--- start Supplied data ---

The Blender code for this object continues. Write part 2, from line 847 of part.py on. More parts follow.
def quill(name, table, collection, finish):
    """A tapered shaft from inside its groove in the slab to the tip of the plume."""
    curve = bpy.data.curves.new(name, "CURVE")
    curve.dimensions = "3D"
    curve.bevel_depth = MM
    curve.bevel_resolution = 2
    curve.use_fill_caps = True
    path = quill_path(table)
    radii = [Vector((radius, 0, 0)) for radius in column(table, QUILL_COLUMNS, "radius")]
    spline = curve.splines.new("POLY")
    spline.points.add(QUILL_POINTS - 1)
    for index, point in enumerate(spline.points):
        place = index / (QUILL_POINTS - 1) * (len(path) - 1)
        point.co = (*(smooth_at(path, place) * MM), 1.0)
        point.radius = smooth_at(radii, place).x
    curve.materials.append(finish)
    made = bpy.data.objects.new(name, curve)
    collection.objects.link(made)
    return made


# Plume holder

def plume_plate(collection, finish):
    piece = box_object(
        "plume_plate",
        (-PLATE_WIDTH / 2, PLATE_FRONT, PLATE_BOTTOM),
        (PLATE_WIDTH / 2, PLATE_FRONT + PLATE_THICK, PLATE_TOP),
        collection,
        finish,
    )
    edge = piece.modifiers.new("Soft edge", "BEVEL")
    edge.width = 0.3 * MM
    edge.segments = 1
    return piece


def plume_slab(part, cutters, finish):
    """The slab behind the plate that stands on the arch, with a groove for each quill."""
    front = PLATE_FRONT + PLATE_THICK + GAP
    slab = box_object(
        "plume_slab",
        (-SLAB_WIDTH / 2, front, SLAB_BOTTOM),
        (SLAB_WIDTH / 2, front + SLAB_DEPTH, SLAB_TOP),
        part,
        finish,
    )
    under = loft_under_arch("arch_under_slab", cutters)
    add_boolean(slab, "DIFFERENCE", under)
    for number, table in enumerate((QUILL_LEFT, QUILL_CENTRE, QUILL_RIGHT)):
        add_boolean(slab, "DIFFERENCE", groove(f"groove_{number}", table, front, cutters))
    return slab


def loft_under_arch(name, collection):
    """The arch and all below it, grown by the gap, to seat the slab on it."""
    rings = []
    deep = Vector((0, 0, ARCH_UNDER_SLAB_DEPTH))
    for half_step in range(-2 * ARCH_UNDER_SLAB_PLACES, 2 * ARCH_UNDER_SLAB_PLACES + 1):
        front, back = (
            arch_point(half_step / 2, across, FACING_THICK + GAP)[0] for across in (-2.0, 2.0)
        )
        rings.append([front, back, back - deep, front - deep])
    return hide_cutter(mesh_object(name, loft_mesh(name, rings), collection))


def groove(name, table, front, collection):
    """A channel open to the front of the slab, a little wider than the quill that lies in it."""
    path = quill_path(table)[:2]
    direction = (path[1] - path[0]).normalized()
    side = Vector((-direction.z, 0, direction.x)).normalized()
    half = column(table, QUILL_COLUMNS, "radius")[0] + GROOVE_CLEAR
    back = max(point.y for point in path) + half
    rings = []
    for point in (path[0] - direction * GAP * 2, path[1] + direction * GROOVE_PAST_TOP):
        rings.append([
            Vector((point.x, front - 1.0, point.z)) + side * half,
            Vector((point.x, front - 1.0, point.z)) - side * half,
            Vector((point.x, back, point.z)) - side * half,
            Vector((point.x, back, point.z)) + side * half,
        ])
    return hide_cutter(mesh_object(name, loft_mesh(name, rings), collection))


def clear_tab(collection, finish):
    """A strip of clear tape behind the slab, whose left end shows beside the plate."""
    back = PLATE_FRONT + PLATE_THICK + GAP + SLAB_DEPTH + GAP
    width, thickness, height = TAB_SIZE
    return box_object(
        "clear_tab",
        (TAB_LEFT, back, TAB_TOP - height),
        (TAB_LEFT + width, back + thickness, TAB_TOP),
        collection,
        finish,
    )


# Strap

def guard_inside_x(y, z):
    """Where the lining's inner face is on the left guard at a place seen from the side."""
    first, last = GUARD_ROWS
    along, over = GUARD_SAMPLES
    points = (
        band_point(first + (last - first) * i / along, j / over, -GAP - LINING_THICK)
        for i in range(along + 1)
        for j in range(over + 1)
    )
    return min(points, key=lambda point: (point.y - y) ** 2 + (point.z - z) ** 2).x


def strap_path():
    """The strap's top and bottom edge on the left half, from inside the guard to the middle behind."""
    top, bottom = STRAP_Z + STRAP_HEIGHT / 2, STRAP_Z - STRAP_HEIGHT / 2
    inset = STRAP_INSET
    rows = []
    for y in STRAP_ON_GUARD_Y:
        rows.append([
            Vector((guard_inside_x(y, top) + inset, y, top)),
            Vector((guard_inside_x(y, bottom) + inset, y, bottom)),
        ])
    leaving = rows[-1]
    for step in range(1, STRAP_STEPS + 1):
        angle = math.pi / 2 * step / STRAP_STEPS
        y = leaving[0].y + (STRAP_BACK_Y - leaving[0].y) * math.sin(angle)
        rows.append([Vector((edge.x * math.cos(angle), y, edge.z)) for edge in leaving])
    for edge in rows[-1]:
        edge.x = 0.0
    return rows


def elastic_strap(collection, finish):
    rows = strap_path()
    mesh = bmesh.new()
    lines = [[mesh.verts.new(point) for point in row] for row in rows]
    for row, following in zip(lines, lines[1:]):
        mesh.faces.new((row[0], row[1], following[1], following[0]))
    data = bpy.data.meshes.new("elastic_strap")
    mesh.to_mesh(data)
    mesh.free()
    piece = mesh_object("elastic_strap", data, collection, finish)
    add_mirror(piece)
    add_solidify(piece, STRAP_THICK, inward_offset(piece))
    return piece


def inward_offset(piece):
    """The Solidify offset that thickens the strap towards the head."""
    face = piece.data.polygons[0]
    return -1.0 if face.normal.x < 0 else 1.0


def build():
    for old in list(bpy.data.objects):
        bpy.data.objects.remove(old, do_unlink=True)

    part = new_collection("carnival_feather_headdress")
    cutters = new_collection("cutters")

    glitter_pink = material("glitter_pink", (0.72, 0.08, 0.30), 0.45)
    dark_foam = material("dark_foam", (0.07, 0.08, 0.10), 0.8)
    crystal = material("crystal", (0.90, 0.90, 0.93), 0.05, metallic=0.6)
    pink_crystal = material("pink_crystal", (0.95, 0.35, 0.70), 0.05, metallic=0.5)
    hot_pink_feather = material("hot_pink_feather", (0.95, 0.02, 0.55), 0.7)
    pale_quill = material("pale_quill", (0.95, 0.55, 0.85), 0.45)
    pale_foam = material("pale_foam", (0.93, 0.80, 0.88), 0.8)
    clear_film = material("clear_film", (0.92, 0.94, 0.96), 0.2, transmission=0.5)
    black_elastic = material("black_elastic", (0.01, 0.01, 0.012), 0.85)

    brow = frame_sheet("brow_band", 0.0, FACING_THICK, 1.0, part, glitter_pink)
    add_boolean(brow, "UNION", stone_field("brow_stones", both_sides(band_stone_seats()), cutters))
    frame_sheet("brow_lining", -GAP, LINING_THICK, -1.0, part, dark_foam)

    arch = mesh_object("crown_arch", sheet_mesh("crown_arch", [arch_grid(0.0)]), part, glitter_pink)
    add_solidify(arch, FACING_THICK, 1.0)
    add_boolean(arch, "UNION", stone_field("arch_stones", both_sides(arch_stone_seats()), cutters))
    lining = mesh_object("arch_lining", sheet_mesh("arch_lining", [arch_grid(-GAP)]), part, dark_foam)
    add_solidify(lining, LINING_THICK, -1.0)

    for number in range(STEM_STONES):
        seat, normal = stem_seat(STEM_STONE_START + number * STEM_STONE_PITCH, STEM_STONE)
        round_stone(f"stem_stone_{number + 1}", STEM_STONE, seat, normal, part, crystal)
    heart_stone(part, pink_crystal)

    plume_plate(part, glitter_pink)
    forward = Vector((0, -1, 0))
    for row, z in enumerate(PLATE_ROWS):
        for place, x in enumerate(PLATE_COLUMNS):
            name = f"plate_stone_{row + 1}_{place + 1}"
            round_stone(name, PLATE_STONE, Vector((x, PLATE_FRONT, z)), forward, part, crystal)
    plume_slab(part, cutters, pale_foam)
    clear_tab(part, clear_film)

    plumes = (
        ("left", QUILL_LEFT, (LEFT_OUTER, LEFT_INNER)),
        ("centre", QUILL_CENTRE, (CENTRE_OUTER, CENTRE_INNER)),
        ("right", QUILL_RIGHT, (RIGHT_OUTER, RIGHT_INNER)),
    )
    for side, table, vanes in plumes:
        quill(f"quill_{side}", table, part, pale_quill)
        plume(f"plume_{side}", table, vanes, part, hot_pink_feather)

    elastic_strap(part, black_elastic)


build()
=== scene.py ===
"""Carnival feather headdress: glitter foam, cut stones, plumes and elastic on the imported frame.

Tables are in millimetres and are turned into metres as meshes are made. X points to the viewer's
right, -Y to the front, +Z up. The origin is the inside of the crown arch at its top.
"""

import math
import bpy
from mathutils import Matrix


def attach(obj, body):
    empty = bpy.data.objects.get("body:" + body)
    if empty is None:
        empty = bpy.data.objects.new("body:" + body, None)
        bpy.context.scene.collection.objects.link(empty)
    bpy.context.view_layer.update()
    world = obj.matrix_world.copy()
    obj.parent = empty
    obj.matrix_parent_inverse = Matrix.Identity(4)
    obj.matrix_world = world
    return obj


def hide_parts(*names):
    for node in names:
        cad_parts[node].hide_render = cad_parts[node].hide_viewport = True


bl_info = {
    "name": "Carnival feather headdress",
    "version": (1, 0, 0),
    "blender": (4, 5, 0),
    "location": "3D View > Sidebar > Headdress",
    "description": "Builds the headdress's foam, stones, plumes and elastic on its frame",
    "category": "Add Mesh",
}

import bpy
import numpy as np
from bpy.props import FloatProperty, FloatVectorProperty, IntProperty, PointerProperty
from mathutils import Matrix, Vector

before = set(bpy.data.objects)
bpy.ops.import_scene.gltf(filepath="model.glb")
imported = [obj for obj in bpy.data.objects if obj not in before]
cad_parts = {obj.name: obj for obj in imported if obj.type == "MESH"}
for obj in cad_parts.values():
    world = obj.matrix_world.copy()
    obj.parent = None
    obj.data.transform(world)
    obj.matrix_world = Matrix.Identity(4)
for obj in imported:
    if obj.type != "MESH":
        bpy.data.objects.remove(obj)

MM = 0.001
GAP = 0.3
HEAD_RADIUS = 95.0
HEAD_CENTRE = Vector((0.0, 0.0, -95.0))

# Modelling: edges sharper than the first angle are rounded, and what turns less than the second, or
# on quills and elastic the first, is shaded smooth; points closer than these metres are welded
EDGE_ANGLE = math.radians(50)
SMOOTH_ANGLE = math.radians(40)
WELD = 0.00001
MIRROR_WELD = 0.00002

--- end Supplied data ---

Your task is to reproduce, exactly and exclusively, the lines from the one holding "for node in" through the final line of the listing.

▶ **Solution to this problem**
    for node in names:
        cad_parts[node].hide_render = cad_parts[node].hide_viewport = True


bl_info = {
    "name": "Carnival feather headdress",
    "version": (1, 0, 0),
    "blender": (4, 5, 0),
    "location": "3D View > Sidebar > Headdress",
    "description": "Builds the headdress's foam, stones, plumes and elastic on its frame",
    "category": "Add Mesh",
}

import bpy
import numpy as np
from bpy.props import FloatProperty, FloatVectorProperty, IntProperty, PointerProperty
from mathutils import Matrix, Vector

before = set(bpy.data.objects)
bpy.ops.import_scene.gltf(filepath="model.glb")
imported = [obj for obj in bpy.data.objects if obj not in before]
cad_parts = {obj.name: obj for obj in imported if obj.type == "MESH"}
for obj in cad_parts.values():
    world = obj.matrix_world.copy()
    obj.parent = None
    obj.data.transform(world)
    obj.matrix_world = Matrix.Identity(4)
for obj in imported:
    if obj.type != "MESH":
        bpy.data.objects.remove(obj)

MM = 0.001
GAP = 0.3
HEAD_RADIUS = 95.0
HEAD_CENTRE = Vector((0.0, 0.0, -95.0))

# Modelling: edges sharper than the first angle are rounded, and what turns less than the second, or
# on quills and elastic the first, is shaded smooth; points closer than these metres are welded
EDGE_ANGLE = math.radians(50)
SMOOTH_ANGLE = math.radians(40)
WELD = 0.00001
MIRROR_WELD = 0.00002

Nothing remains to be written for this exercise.